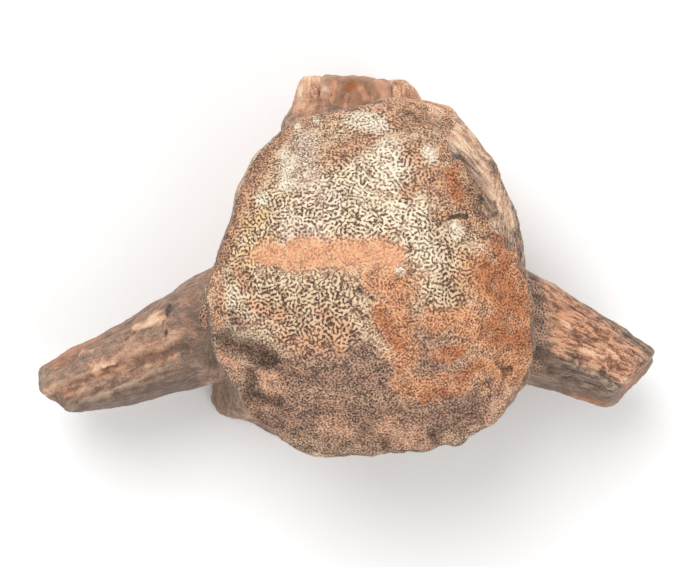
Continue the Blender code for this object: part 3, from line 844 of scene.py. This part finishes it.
def settled_dirt(tree, colour, hollow, strength):
    """Hollows keep brown dirt, and what stands proud is rubbed paler."""
    dirt = calc(tree, "MULTIPLY", ease(tree, hollow, 0.02, 0.30), strength)
    rubbed = calc(tree, "MULTIPLY", ease(tree, hollow, -0.02, -0.30), strength)
    dirty = blend(tree, calc(tree, "MULTIPLY", dirt, 0.60), colour, linear(70, 50, 38))
    return (blend(tree, calc(tree, "MULTIPLY", rubbed, 0.16), dirty, linear(225, 208, 186)),)


TONES = shader_group("three tones", (("Value", FLOAT), ("Dark", COLOUR), ("Middle", COLOUR),
                                     ("Bright", COLOUR)), (("Colour", COLOUR),), three_tones)
PATCH = shader_group("ragged patch", (("Field", FLOAT), ("Noise", FLOAT), ("Amount", FLOAT),
                                      ("Softness", FLOAT)), (("Mask", FLOAT),), ragged_patch)
DIRT = shader_group("settled dirt", (("Colour", COLOUR), ("Hollow", FLOAT), ("Strength", FLOAT)),
                    (("Colour", COLOUR),), settled_dirt)


# %% Helpers for materials
def new_material(name, roughness):
    material = bpy.data.materials.new(name)
    material.use_nodes = True
    tree = material.node_tree
    shader = tree.nodes["Principled BSDF"]
    shader.inputs["Roughness"].default_value = roughness
    return material, tree, shader


def kept(tree, name, out=2):
    """What keep() stored for each point: a value, or with out=1 a vector."""
    return add(tree, "ShaderNodeAttribute", out=out, attribute_name=name)


LIGHT = 1.27                                 # how much light an upward surface gets here


def tone(*screen):
    """The colour that a surface needs to look like this one in the studio's light."""
    return (*(c / LIGHT for c in linear(*screen)[:3]), 1.0)


def tones(tree, value, dark, middle, bright):
    return use(tree, TONES, value, tone(*dark), tone(*middle), tone(*bright))


def finish_surface(tree, shader, colour, height, strength, depth):
    """Gives the surface its colour, and a faint bump too fine for the mesh."""
    tree.links.new(colour, shader.inputs["Base Color"])
    bump = add(tree, "ShaderNodeBump", strength, depth, None, height)
    tree.links.new(bump, shader.inputs["Normal"])


# %% The joint surface
# Each kind of stain: how ragged and how soft its edge is, and its dark, middle and bright tone.
FACE_TONES = {
    "bold": (2.6, 0.8, (80, 56, 40), (174, 133, 102), (255, 238, 202)),
    "cream": (2.6, 0.9, (118, 86, 66), (218, 184, 150), (255, 248, 218)),
    "chalky": (1.8, 0.9, (106, 82, 66), (202, 168, 142), (252, 238, 216)),
    "yellow": (2.2, 0.8, (96, 66, 48), (190, 145, 107), (250, 214, 156)),
    "umber": (2.4, 0.9, (72, 50, 36), (162, 123, 94), (242, 212, 172)),
    "grey": (1.8, 0.9, (60, 44, 36), (122, 94, 78), (200, 153, 126)),
    "brown": (2.0, 0.8, (76, 52, 39), (158, 115, 87), (242, 186, 144)),
    "orange": (2.2, 0.7, (106, 66, 44), (194, 128, 91), (250, 184, 132)),
    "rosy": (2.0, 0.7, (108, 78, 62), (194, 145, 117), (248, 196, 158)),
    "smear": (2.8, 0.45, (198, 134, 98), (238, 167, 124), (250, 196, 148)),
    "rust": (2.0, 0.6, (98, 56, 32), (174, 106, 64), (224, 144, 92)),
    "pit": (1.2, 0.6, (45, 32, 24), (97, 73, 56), (155, 119, 94)),
    "edge": (1.8, 0.8, (56, 40, 30), (122, 90, 69), (206, 156, 122)),
    "white": (2.4, 0.7, (150, 116, 88), (244, 222, 184), (255, 252, 236)),
    "mark": (0.8, 0.5, (40, 30, 24), (70, 54, 42), (120, 94, 76)),
}

# Small blotches all over: their size, how strong they are, and their tones.
BLOTCHES = ((4.3 * MM, 0.55, (84, 60, 46), (146, 109, 85), (208, 162, 128)),
            (5.7 * MM, 0.30, (118, 82, 60), (208, 150, 116), (254, 204, 162)))


GROUND = 0.12                                # how far the middle ground stands out of the grooves
SPARKLE = 0.5                                # how far the small bright dots stand out
SANDINESS = 0.6                              # how far the finer parts are grains, not curls
UNEVENNESS = 1.6                             # how strongly the finest and the widest noise tell


def lit(tree, value, unevenness, amount, level):
    """Makes some granules brighter than others."""
    return calc(tree, "MULTIPLY", value, calc(tree, "MULTIPLY_ADD", unevenness, amount, level))


def curls(tree, point, pitch, unevenness):
    """The granules' tones: dark grooves, a middle ground, and crests, some brighter than others."""
    pattern = maze(tree, point, pitch)
    crests = lit(tree, ease(tree, pattern, *CREST_EDGE), unevenness, 3.2, -0.7)
    return calc(tree, "MULTIPLY_ADD", ease(tree, pattern, *GROUND_EDGE), GROUND, crests)


def joint_material():
    material, tree, shader = new_material("joint_bone", 0.62)
    point = kept(tree, "skin", 1)
    speck = grain(tree, point, 0.45 * MM, 1.0)
    ragged = grain(tree, point, 4.0 * MM, 5.0, 0.7)
    bold = curls(tree, point, BOLD_PITCH, grain(tree, point, 1.6 * MM, 2.0))
    small = curls(tree, point, SMALL_PITCH, grain(tree, point, 0.8 * MM, 2.0, 0.7))
    sand = ease(tree, grain(tree, point, 0.7 * MM, 2.0, 0.7), 0.39, 0.63)
    small = add(tree, "ShaderNodeMix", SANDINESS, small, sand)
    is_bold = use(tree, PATCH, kept(tree, "bold"), ragged, *FACE_TONES["bold"][:2])
    value = add(tree, "ShaderNodeMix", is_bold, small, bold)
    for layer in (speck, grain(tree, point, 3.2 * MM, 4.0, 0.6)):
        value = calc(tree, "MULTIPLY_ADD", calc(tree, "SUBTRACT", layer, 0.5), UNEVENNESS, value)
    dots = grain(tree, point, 0.5 * MM)
    value = calc(tree, "MULTIPLY_ADD", ease(tree, dots, 0.62, 0.70), SPARKLE, value)
    colour = tones(tree, value, (88, 62, 47), (178, 138, 108), (250, 220, 182))
    for kind, (amount, softness, *three) in FACE_TONES.items():
        mask = use(tree, PATCH, kept(tree, kind), ragged, amount, softness)
        colour = blend(tree, mask, colour, tones(tree, value, *three))
    for size, strength, *three in BLOTCHES:
        mask = ease(tree, grain(tree, point, size, 4.0, 0.6), 0.53, 0.66, 0.0, strength)
        colour = blend(tree, mask, colour, tones(tree, value, *three))
    colour = use(tree, DIRT, colour, kept(tree, "hollow"), 1.0)
    finish_surface(tree, shader, colour, speck, 0.5, 0.15 * MM)
    return material


# %% The sides
SIDE_TONES = {
    "rosy": (1.4, 0.6, (118, 88, 68), (202, 154, 126), (252, 214, 176)),
    "ember": (1.6, 0.6, (116, 80, 58), (182, 130, 99), (236, 172, 132)),
    "dusk": (1.2, 0.6, (80, 65, 54), (130, 106, 90), (180, 148, 126)),
    "salmon": (1.8, 0.7, (150, 102, 76), (220, 160, 126), (255, 212, 174)),
    "crumb": (1.6, 0.7, (66, 50, 40), (128, 101, 82), (206, 164, 136)),
    "white": (1.8, 0.6, (176, 126, 96), (244, 192, 154), (255, 236, 198)),
    "mark": (0.8, 0.5, (46, 36, 30), (80, 62, 50), (126, 102, 84)),
}


def bone_material():
    material, tree, shader = new_material("side_bone", 0.68)
    point = kept(tree, "skin", 1)
    coarse, fine, on_process, worn = fibre_ridges(tree, point)
    speck = grain(tree, point, 0.45 * MM, 2.0, 0.6)
    ragged = grain(tree, point, 5 * MM, 4.0, 0.65)
    mottle = grain(tree, point, 2.8 * MM, 4.0, 0.65)
    value = 0.5
    streaky = calc(tree, "MULTIPLY_ADD", worn, 1.3, 0.6)
    finely = calc(tree, "MULTIPLY_ADD", worn, 2.6, 0.6)
    mottled = calc(tree, "MULTIPLY_ADD", on_process, -0.5, 1.5)
    specked = calc(tree, "MULTIPLY_ADD", worn, 1.0, 1.0)
    for layer, weight in ((coarse, streaky), (fine, finely), (mottle, mottled), (speck, specked)):
        value = calc(tree, "MULTIPLY_ADD", calc(tree, "SUBTRACT", layer, 0.5), weight, value)
    cover, on_body = kept(tree, "cover"), calc(tree, "SUBTRACT", 1.0, on_process)
    crumbs = lit(tree, granules(tree, point, SMALL_PITCH), coarse, 3.0, -0.7)
    crumbly = calc(tree, "MAXIMUM", ease(tree, cover, -1.0, -0.4),
                   calc(tree, "MULTIPLY", worn, 0.35))
    crumbly = calc(tree, "MAXIMUM", calc(tree, "MULTIPLY", crumbly, on_body),
                   ease(tree, kept(tree, "crumb"), -0.4, 0.6))
    value = add(tree, "ShaderNodeMix", crumbly, value, crumbs)
    colour = blend(tree, ease(tree, ragged, 0.40, 0.62),
                   tones(tree, value, (78, 63, 52), (146, 119, 101), (210, 170, 144)),
                   tones(tree, value, (86, 64, 49), (160, 122, 99), (236, 180, 146)))
    clouds = grain(tree, point, 13 * MM, 4.0, 0.6)
    pale = calc(tree, "MULTIPLY", ease(tree, clouds, 0.48, 0.60), on_body)
    colour = blend(tree, calc(tree, "MULTIPLY", pale, 0.75), colour,
                   tones(tree, value, (112, 86, 68), (202, 168, 140), (250, 228, 194)))
    for kind, (amount, softness, *three) in SIDE_TONES.items():
        mask = use(tree, PATCH, kept(tree, kind), ragged, amount, softness)
        colour = blend(tree, mask, colour, tones(tree, value, *three))
    colour = use(tree, DIRT, colour, kept(tree, "hollow"), ease(tree, cover, -1.0, -0.7, 1.0, 0.0))
    height = calc(tree, "MULTIPLY_ADD", speck, 0.5, fine)
    finish_surface(tree, shader, colour, height, 0.5, 0.3 * MM)
    return material


# %% The rock
def rock_material():
    material, tree, shader = new_material("canal_sediment", 0.85)
    point = kept(tree, "skin", 1)
    mottle = grain(tree, point, 2.5 * MM, 4.0, 0.6)
    streaks = grain(tree, stretched(tree, point, (1.0, 0.25, 0.25)), 2.2 * MM, 2.0)
    speck = grain(tree, point, 0.4 * MM, 2.0, 0.6)
    value = calc(tree, "MULTIPLY_ADD", calc(tree, "SUBTRACT", mottle, 0.5), 1.3, 0.5)
    value = calc(tree, "MULTIPLY_ADD", calc(tree, "SUBTRACT", speck, 0.5), 0.5, value)
    colour = tones(tree, value, (128, 94, 72), (178, 134, 105), (222, 172, 138))
    pink = ((170, 116, 88), (222, 160, 128), (250, 200, 164))
    colour = blend(tree, ease(tree, streaks, 0.56, 0.66), colour, tones(tree, value, *pink))
    rust, cream = FACE_TONES["rust"][2:], FACE_TONES["cream"][2:]
    for kind, three in (("rust", rust), ("salmon", pink), ("pale", cream)):
        mask = use(tree, PATCH, kept(tree, kind), mottle, 1.4, 0.5)
        colour = blend(tree, mask, colour, tones(tree, value, *three))
    colour = use(tree, DIRT, colour, kept(tree, "hollow"), 1.0)
    finish_surface(tree, shader, colour, mottle, 0.4, 0.4 * MM)
    return material


cap.data.materials.append(joint_material())
bone.data.materials.append(bone_material())
plug.data.materials.append(rock_material())
print("materials:", [p.data.materials[0].name for p in (cap, bone, plug)])

# %% [markdown]
# ## Hand over
#
# Nothing may stand outside the solid's own box, so the few points that noise pushed out are
# brought back. All pieces belong to the one body of the part.

# %% Fit the box and ride on the root
low, high = (np.array(c) for c in CAD_BOX)
for piece in (bone, cap, plug):
    place_points(piece, np.clip(points_of(piece)[0], low, high))
    piece.data.shade_smooth()
    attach(piece, "root")
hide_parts("vertebra")
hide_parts("canal_matrix")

_ _ _ _ _

** GIVEN TASK **
Return nothing but the lines from the start of the listing above through the line containing "return material, tree, shader", exactly as given.

** WRITTEN RESPONSE **
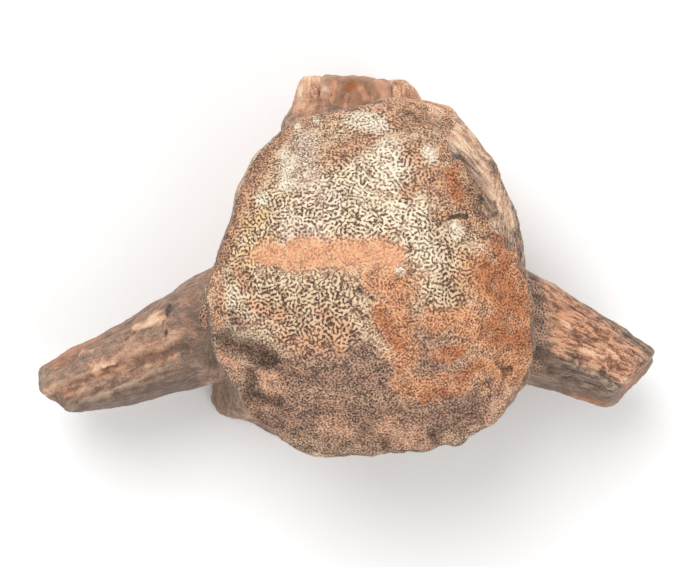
Continue the Blender code for this object: part 3, from line 844 of scene.py. This part finishes it.
def settled_dirt(tree, colour, hollow, strength):
    """Hollows keep brown dirt, and what stands proud is rubbed paler."""
    dirt = calc(tree, "MULTIPLY", ease(tree, hollow, 0.02, 0.30), strength)
    rubbed = calc(tree, "MULTIPLY", ease(tree, hollow, -0.02, -0.30), strength)
    dirty = blend(tree, calc(tree, "MULTIPLY", dirt, 0.60), colour, linear(70, 50, 38))
    return (blend(tree, calc(tree, "MULTIPLY", rubbed, 0.16), dirty, linear(225, 208, 186)),)


TONES = shader_group("three tones", (("Value", FLOAT), ("Dark", COLOUR), ("Middle", COLOUR),
                                     ("Bright", COLOUR)), (("Colour", COLOUR),), three_tones)
PATCH = shader_group("ragged patch", (("Field", FLOAT), ("Noise", FLOAT), ("Amount", FLOAT),
                                      ("Softness", FLOAT)), (("Mask", FLOAT),), ragged_patch)
DIRT = shader_group("settled dirt", (("Colour", COLOUR), ("Hollow", FLOAT), ("Strength", FLOAT)),
                    (("Colour", COLOUR),), settled_dirt)


# %% Helpers for materials
def new_material(name, roughness):
    material = bpy.data.materials.new(name)
    material.use_nodes = True
    tree = material.node_tree
    shader = tree.nodes["Principled BSDF"]
    shader.inputs["Roughness"].default_value = roughness
    return material, tree, shader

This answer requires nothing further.